Your thoughts are your solace. Not the poems easy placations…
The question remains, is this lyric mode doing anything different? Is it taking risks, or is it taking the foment of the innovative response to lyric and making it cozy once more? Surprising surrealism in the texts, yes, but benign collections of ideas that go…where? Is it terribly old fashioned of me to want poetry to be about something? To go somewhere? And who is to judge where it should go? Who is to judge what a reader finds meaning in?
Further, are these lines more coherent than the flarf poems we have read on this site in previous weeks? Take Mohammad’s “I said to Poetry.”

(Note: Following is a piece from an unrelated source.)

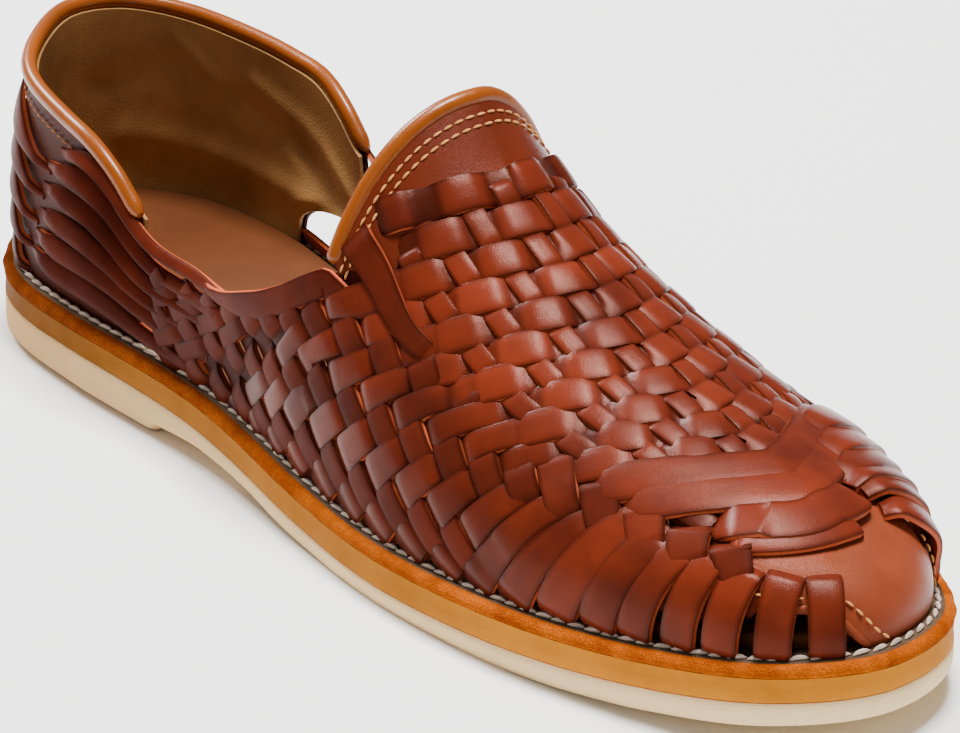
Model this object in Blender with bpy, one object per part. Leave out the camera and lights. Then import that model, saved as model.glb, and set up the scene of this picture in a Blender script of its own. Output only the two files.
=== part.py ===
"""Woven leather slip-on huarache, right shoe, standing on its sole.

The frame has +X at the toe, +Y at the inner (big toe) side and +Z up.
The origin is on the floor, under the middle of the outline's box.
"""
import bmesh
import bpy
import numpy as np

# Driving sizes, in metres
SOLE_LENGTH = 0.292
BALL_WIDTH = 0.0945
OUTSOLE_HEEL = 0.0100
MIDSOLE_THICKNESS = 0.0080
TOE_SPRING = 0.0067
SOLE_EDGE_ROUND = 0.0012
HEEL_UNDERCUT = 0.0026
FOREFOOT_UNDERCUT = 0.0008
UNDERCUT_HEIGHT = 0.0030
SOLE_LEDGE = 0.0045
COLLAR_HEIGHT = 0.0655
INSTEP_HEIGHT = 0.0940
WALL = 0.0019
STRIP_RAISE = 0.0009
COUNTER_BULGE = 0.0015
VAMP_BULGE = 0.0015
INSOLE_THICKNESS = 0.0030
INSOLE_CLEARANCE = 0.0006
CAP_THICKNESS = 0.0014
COLLAR_BEAD = 0.0034
THROAT_BEAD = 0.0032
GAP = 0.0003
HALF_RING = 46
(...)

poetry has died, just as easily
as junkies who spent all their money
on dope were killed
of course, I love Courtney, and her essays
have appeared in the future
some are embellished, and some are just
a blast furnace act for all the world to behold
what a sad violent fact it is
that poetry is just a bank or something
Indeed, it is a sad fact that poetry is “just a bank” or something. And that certain poetries are ascribed to have, or to evoke feelings, and meaning, whereas others are not. I’m tempted to read Ryan Fitzpatrick’s piece about Katie Degentesh’s Anger Scale, and Jason Christie’s piece on Fitzpatrick’s Fake Math, and Jordan Davis’ on Drew Gardener, side by side and ask just what is the difference between flarf and this avant-lyric mode? Is it social, rather than individual in the way that Fitzpatrick describes flarf as being or back to the lone individual in the surreal world of self-referentiality? How can we be so unsophisticated in our reading as to not note these registers in tone? Or read them. So, I guess what this unruly rant is really all about is not so much a complaint as a query about this mode and avant lyric in general, and more precisely into where do we talk about our reading of poetry? One must address the question of tone, yes. As Lisa Robertson points out, sincerity is rhetoric. But perhaps more importantly we really need to unearth and investigate these assumptions around our reading and corralling of poetry.